By the way, somewhere in the past, I'd remarked that I didn't care for CDC.  I'd like to retract that statement.  Mr. Harrop's CDC biot cripple is a good thing.  CDC is a pain in the wazzoo to restore to fishing condition.  But, if the fish want to eat it, swell.  I'll rinse it, squeeze it, dry shake it, coat it with frogs hiney, whatever.

So, early afternoon it was.  And, the only thing that I'd netted was a few PMD nymphs. 

I got to thinking, "Can I have a fish please?   Just one for my patience and effort?"

"Is that too much to ask?" 

Of course not.  So, I kept hunting for feeding fish.  Thankfully, I found a pod of feeders.  They liked Mr Harrop's  fly too.  I caught a few, moved on, found another pod, took a couple of fish and moved on again.  No need to beat them up I thought.  Take a couple and call it good.

But, but, but, I just needed one more fish.  You know, the fish to end the day.  So, another pod, a couple more browns and then I spot Mr Gator lazily sucking in bugs under some hanging brush. I lay out the cast and, I'm feeling pretty proud.    I've avoided all of the brush behind on the backcast, and the fly lands on the water, neatly underneath the hanging brush. Nice drift too.  Mr brown, duly impressed, eats the fly.  He's the one out of ten that picks the Quigley cripple.  Sorry Rene.
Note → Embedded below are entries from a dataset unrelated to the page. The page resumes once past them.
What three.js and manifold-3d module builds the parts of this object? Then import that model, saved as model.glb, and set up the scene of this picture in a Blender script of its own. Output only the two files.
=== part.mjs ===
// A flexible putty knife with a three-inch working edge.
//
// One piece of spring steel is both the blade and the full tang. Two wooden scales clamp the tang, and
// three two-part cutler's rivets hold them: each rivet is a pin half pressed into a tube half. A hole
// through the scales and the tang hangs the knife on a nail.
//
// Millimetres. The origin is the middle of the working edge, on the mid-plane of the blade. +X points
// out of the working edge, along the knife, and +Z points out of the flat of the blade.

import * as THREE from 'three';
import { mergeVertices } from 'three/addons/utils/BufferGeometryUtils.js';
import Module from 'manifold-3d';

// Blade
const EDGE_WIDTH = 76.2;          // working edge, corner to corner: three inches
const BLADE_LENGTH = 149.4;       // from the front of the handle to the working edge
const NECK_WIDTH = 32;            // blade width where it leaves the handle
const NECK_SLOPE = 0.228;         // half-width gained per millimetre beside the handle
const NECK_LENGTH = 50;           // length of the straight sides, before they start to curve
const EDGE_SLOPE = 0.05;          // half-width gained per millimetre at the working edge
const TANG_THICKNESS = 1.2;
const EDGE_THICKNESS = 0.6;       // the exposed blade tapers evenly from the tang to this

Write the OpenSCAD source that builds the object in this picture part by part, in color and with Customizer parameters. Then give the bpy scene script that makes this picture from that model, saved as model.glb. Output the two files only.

I should add that I'd invested ten bucks in a waist pack that held two water bottles a couple of days ago.  It was a wise move.  With temps pushing ninety, this angler needs to be well watered to pose a threat to the fish.  I started at eight in the morning. It was five-thirty before I decided to break for lunch.  A little water goes a long way.  So does a well hydrated angler.